All pretty standard stuff really. But for any fans of the WWE, future endeavors often follow something slightly off behind the scenes. As tightly as the Blues ship is run, we will never really know.
What we do know is there was evidence on both sides of the argument for the job Savard did.
While there were various reasons to bring Savard in as a coach, such as identifying with the skill players, the main reason he was brought in was to spice up a languid power play. Statistically, he accomplished that.
The Blues went from scoring 50 power play goals in 82 games, scoring on 21.1% of their opportunities, to 49 goals in 71 games, and scoring on 24.26% of their chances. That’s more than a 3% increase and almost as many goals scored total in fewer games.
That might not seem like much on the surface. However, three percentage points can separate a decent power play from tops in the league.
St. Louis was third in the league for power play percentage for a decent amount of the season and actually finished third in the league. They were 0.1% better than the Vancouver Canucks power play that we heard so much about during the playoffs.

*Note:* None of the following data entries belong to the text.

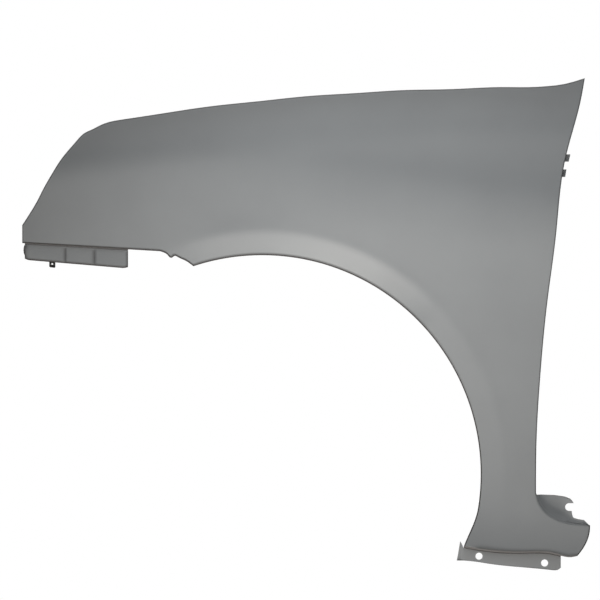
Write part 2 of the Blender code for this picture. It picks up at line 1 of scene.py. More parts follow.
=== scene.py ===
import bmesh
import bpy
import math
import numpy as np
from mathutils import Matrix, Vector


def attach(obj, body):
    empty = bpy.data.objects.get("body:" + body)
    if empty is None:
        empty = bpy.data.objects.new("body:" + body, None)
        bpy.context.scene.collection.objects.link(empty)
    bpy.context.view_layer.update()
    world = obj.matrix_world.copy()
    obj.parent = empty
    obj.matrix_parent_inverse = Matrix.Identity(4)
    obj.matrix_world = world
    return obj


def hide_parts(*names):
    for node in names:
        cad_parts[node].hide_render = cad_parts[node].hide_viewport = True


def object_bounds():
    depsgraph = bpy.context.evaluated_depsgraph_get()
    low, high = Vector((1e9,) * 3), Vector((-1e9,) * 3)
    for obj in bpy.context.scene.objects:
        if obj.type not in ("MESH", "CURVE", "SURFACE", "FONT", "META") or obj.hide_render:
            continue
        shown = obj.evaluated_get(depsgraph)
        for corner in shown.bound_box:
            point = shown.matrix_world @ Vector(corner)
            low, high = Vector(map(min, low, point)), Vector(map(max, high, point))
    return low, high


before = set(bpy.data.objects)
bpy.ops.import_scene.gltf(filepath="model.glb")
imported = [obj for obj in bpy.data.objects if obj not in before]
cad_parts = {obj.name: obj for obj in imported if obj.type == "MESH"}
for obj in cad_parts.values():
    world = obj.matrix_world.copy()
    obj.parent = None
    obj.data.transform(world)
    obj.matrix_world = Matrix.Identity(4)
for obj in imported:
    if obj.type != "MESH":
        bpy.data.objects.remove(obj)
cadBox = [[float(c) for c in corner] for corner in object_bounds()]
print("frame loaded", cadBox)

# All shapes below are laid out from the wheel centre: +X to the tail, +Z up, depth +Y inboard
wheelCentre = Vector((-0.1198976, -0.06624476, -0.59160319))

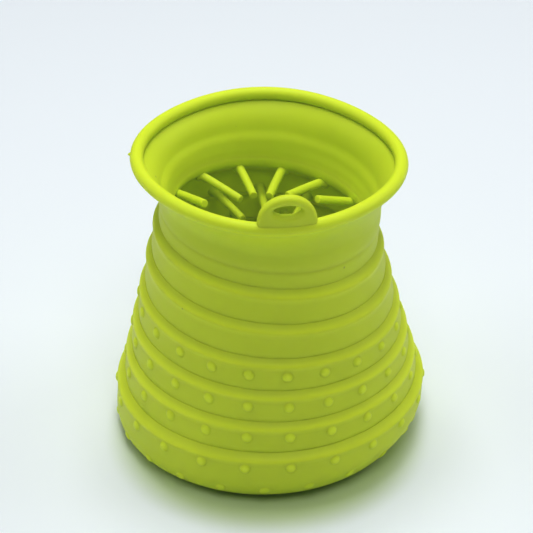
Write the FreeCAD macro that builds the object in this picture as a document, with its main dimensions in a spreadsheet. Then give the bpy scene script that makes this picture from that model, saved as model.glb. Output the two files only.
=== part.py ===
"""Collapsible silicone paw washer cup: a flared collar, a neck and five stepped rings over a closed base.

Millimetres, +Z up. The origin is on the cup's axis, in the plane that the foot stands on.
The hang tab stands on the rim at -Y. Each ring's wall is joined to the band above it by a thin fold web,
and every band is small enough to slide down inside the one below.

Bands are numbered from the top: 0 is the neck, 1 to 5 are the rings and 6 is the base.
"""
import FreeCAD, Part
import os

import Sketcher
from FreeCAD import Placement, Rotation, Vector

DIMENSIONS = {
    # walls, steps and folds
    "wall_thickness": 1.4,
    "step_out": 3.0,
    "fold_drop": 3.2,
    "fold_thickness": 1.2,
    "fold_arc_radius": 6.2,
    # heights, from the base upwards
    "base_height": 22.4,
    "ring_5_height": 11.0,
    "ring_4_height": 11.3,
    "ring_3_height": 11.9,
    "ring_2_height": 12.8,
    "ring_1_height": 13.0,
    "neck_height": 6.5,
    "collar_height": 19.6,
    # neck, collar and rim
    "neck_radius": 39.0,
    "collar_flare": 7.9,
    "collar_top_thickness": 1.6,
    "bead_radius": 2.35,
    # base
    "bevel_foot_radius": 48.0,
    "bevel_height": 12.5,
    "foot_fillet": 1.8,
    "foot_recess_radius": 43.0,
    "foot_recess_depth": 0.8,
    "floor_thickness": 1.7,
    "floor_radius": 50.0,
    "floor_fillet": 3.0,
    # bristles
    "bristle_count": 14,
    "bristle_radius": 1.15,
    "bristle_length": 20.0,
    "bristle_above_edge": 2.4,
    "neck_bristle_above_edge": 1.3,
    "base_bristle_height": 12.0,
    "base_bristle_root": 55.4,
    # nubs
    "nub_count": 22,
    "nub_radius": 1.9,
    "nub_rise": 0.65,
    "nub_above_edge": 5.7,
    "base_nub_height": 17.2,
    "bevel_nub_angle": 25.0,
    # hang tab, measured from the bead's centre line
    "tab_radius": 10.6,
    "tab_thickness": 4.0,
    "tab_centre_above_bead": 2.3,
    "tab_foot_above_bead": 0.6,
    "tab_edge_fillet": 1.2,
    "eye_half_width": 4.7,
    "eye_half_height": 2.4,
    "eye_above_bead": 7.3,
}
BASE = 6
BRISTLE_PHASE = 100.0
TAB_DIRECTION = -90.0
LEFT, RIGHT = 1, -1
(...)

The problem, whether you can blame Savard or not, was the eye test. Goals might have come at a slightly better pace, but the overall power play unit was still pretty bad.

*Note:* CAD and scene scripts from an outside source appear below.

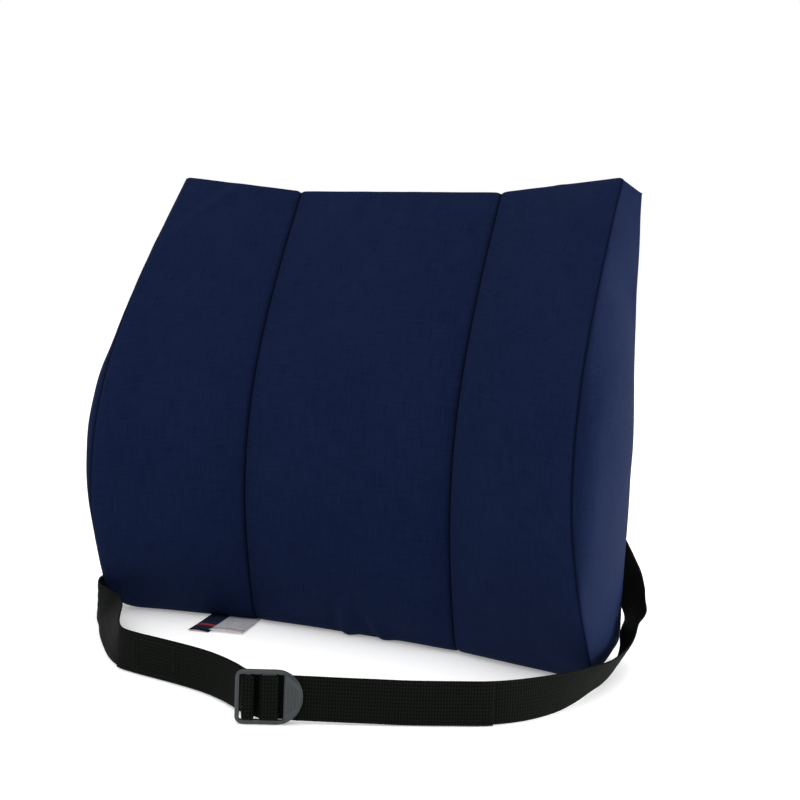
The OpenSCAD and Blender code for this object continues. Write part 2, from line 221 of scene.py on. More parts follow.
@dataclass(frozen=True)
class ClothFinish:
    """Plain-woven poly-cotton, with slubs, a little sheen and painted shade darkening the seams."""

    name: str
    colour: tuple
    worn: tuple
    thread: float = 0.62 * MM
    roughness: float = 0.82
    sheen: float = 0.02

    def make(self) -> bpy.types.Material:
        """Builds the material; it reads each piece's UV map in metres and its seam weight, which paints
        shade into the seam grooves.

        Returns:
            The material.
        """
        s = NodeSheet(self.name)
        uv = s.add("ShaderNodeUVMap", uv_map="cut").outputs[0]
        place = s.add("ShaderNodeTexCoord").outputs["Object"]
        across = s.scaled(uv, (1 / self.thread, 1 / self.thread, 1))
        parts = s.add("ShaderNodeSeparateXYZ")
        s.join(across, parts.inputs[0])
        warp = s.math("SINE", s.math("MULTIPLY", parts.outputs[0], math.tau))
        weft = s.math("SINE", s.math("MULTIPLY", parts.outputs[1], math.tau))
        weave = s.math("MULTIPLY", warp, weft)
        slub_a = s.noise(s.scaled(uv, (900, 60, 1)), 1.0, 2.0)
        slub_b = s.noise(s.scaled(uv, (60, 900, 1)), 1.0, 2.0)
        slubs = s.math("ADD", slub_a, slub_b)
        patches = s.ramp(s.noise(place, 16.0, 3.0), 0.35, 0.7)
        cloth = s.blend(s.math("MULTIPLY", patches, 0.35), self.colour, self.worn)
        grain = s.math("MULTIPLY", s.math("SUBTRACT", slubs, 1.0), 1.1)
        grain = s.math("ADD", grain, s.math("MULTIPLY", weave, 0.1))
        cloth = s.blend(s.ramp(grain, 0.05, 0.55), cloth, self.worn)
        dark = tuple(0.55 * c for c in self.colour)
        cloth = s.blend(s.ramp(grain, -0.05, -0.55), cloth, dark)
        # painted shade: along the seams the cloth darkens towards a fifth of its colour, for the shade in
        # the seam grooves
        seam = s.add("ShaderNodeAttribute", attribute_name="seam").outputs["Fac"]
        crease = tuple(0.22 * c for c in self.colour)
        s.join(s.blend(seam, cloth, crease), s.shader.inputs["Base Color"])
        height = s.math("ADD", s.math("MULTIPLY", weave, 0.5), s.math("MULTIPLY", slubs, 1.3))
        s.bump(height, 0.16 * MM, 0.55)
        s.set(
            Roughness=self.roughness,
            Specular_IOR_Level=0.03,
            Sheen_Weight=self.sheen,
            Sheen_Roughness=0.45,
            Sheen_Tint=(0.35, 0.5, 1.0, 1.0),
        )
        return s.material


@dataclass(frozen=True)
class WebbingFinish:
    """Black polypropylene webbing with its ribs across and rows along, with a painted highlight on the
    raised ribs and rows.
    """

    name: str
    colour: tuple
    # light: the colour of the painted highlight on the raised ribs and rows
    light: tuple
    rib: float = 1.7 * MM
    row: float = 2.1 * MM

    def make(self) -> bpy.types.Material:
        """Builds the material; it reads each piece's UV map in metres.

        Returns:
            The material.
        """
        s = NodeSheet(self.name)
        uv = s.add("ShaderNodeUVMap", uv_map="cut").outputs[0]
        parts = s.add("ShaderNodeSeparateXYZ")
        s.join(uv, parts.inputs[0])
        along = s.math("MULTIPLY", parts.outputs[1], math.tau / self.rib)
        rows = s.math("MULTIPLY", parts.outputs[0], math.tau / self.row)
        zigzag = s.math("MULTIPLY", s.math("SINE", rows), 1.2)
        ribs = s.math("SINE", s.math("ADD", along, zigzag))
        lines = s.math("ABSOLUTE", s.math("SINE", s.math("MULTIPLY", rows, 0.5)))
        fuzz = s.noise(uv, 2500.0, 3.0)
        relief = s.math("ADD", ribs, s.math("MULTIPLY", lines, 1.2))
        relief = s.math("ADD", relief, s.math("MULTIPLY", fuzz, 0.7))
        # painted highlight: the colour turns lighter where the rib and row relief is highest
        painted_rib_highlight = s.ramp(relief, 0.1, 2.6)
        s.join(s.blend(painted_rib_highlight, self.colour, self.light), s.shader.inputs["Base Color"])
        s.bump(relief, 0.22 * MM, 0.8)
        s.set(Roughness=0.7, Specular_IOR_Level=0.02)
        return s.material


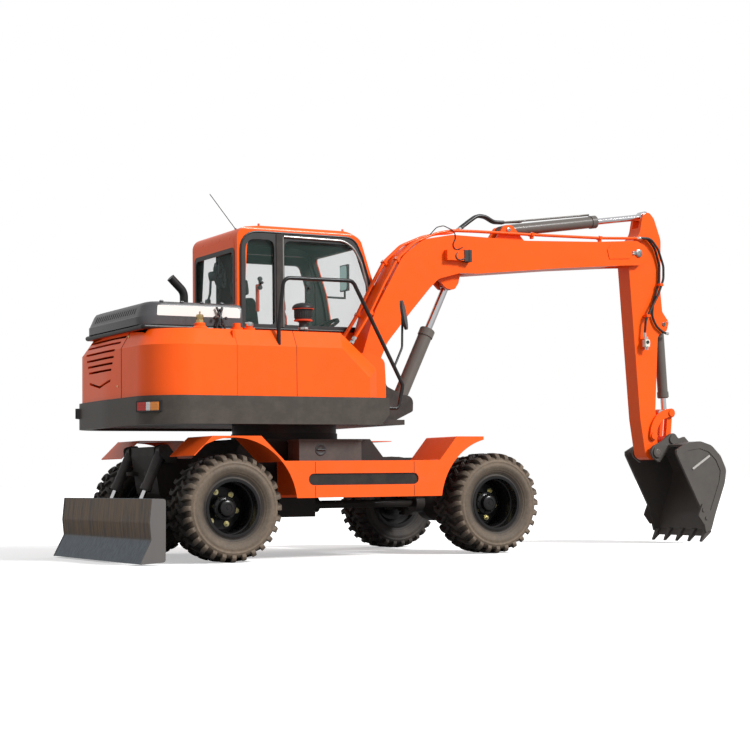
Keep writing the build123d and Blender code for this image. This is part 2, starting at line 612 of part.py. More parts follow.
# Arm: a tapering box from the apex at its ram's eye down to the bucket pin.
arm_rows = [
    (3203, 2935, 46), (3275, 2860, 60), (3343, 2676, 120), (3338, 2493, 300), (3330, 2206, 200),
    (3345, 2037, 40), (3415, 1950, 36), (3390, 1868, 36), (3290, 1830, 60), (3259, 1361, 300),
    (3246, 1167, 300), (3262, 880, 80), (3290, 790, 60), (3215, 715, 70), (3130, 760, 60),
    (3079, 1089, 300), (2985, 2460, 60), (2965, 2560, 60), (3020, 2640, 80), (3110, 2700, 160),
    (3145, 2860, 60),
]
arm = plate_xz(arm_rows, BOOM_Y - ARM_HALF, BOOM_Y + ARM_HALF)
arm -= pin(ARM_PIVOT, BOOM_Y - BOOM_HALF, BOOM_Y + BOOM_HALF, 36 + RUN_GAP)
arm_slot = ear_inner + 2
arm -= plate_xz(
    [(2950, 2780, 0), (3120, 2780, 30), (3250, 2740, 30), (3400, 2740, 0), (3400, 3100, 0), (2950, 3100, 0)],
    BOOM_Y - arm_slot, BOOM_Y + arm_slot,
)
arm -= plate_xz(
    [(3300, 1700, 0), (3500, 1700, 0), (3500, 2010, 0), (3350, 2010, 0), (3300, 1965, 20)],
    BOOM_Y - BUCKET_TUBE - SIDE_GAP, BOOM_Y + BUCKET_TUBE + SIDE_GAP,
)
arm += pin(BUCKET_RAM_BASE, BOOM_Y - ARM_HALF - 4, BOOM_Y + ARM_HALF + 4, BUCKET_RAM_PIN)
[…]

Statistically they were better, but like so many baseball players these days, it was either home run or strike out, so to speak. It was not as though the Blues would simply fail to score on a power play, since lots of teams do that. They would fail to even enter the zone at times, or even threaten the goal.
Under Savard, the Blues continued along their time-honored pastime of passing the puck far too much. Maybe that’s on the players more than anything, but you would expect them to listen to a coach eventually. Perhaps Savard was not that coach.
The power play unit looked more skilled under Savard and the passes were quicker when the team actually got set up. However, the unit still seemed overly indecisive, wanting the next guy to make the play instead of themselves.
Maybe that comes from Craig Berube, who has gone for a quality over quantity approach with shots in general. Perhaps Savard could not break old habits.
Whatever the case, the power play, or lack thereof, was one of the many reasons the Blues exited the 2020 playoffs far too often. They got away with it in 2019, getting so much contribution from other areas, but it bit them in the rear in 2020 just as it did when they lost to the Nashville Predators in 2017.
We’ll never fully know what Savard might have provided this team due to the relatively short nature of his stay. For now, all we know is he has chosen to be with family and nobody can begrudge someone that at this time in history.
Perhaps the next assistant can break these Blues habits.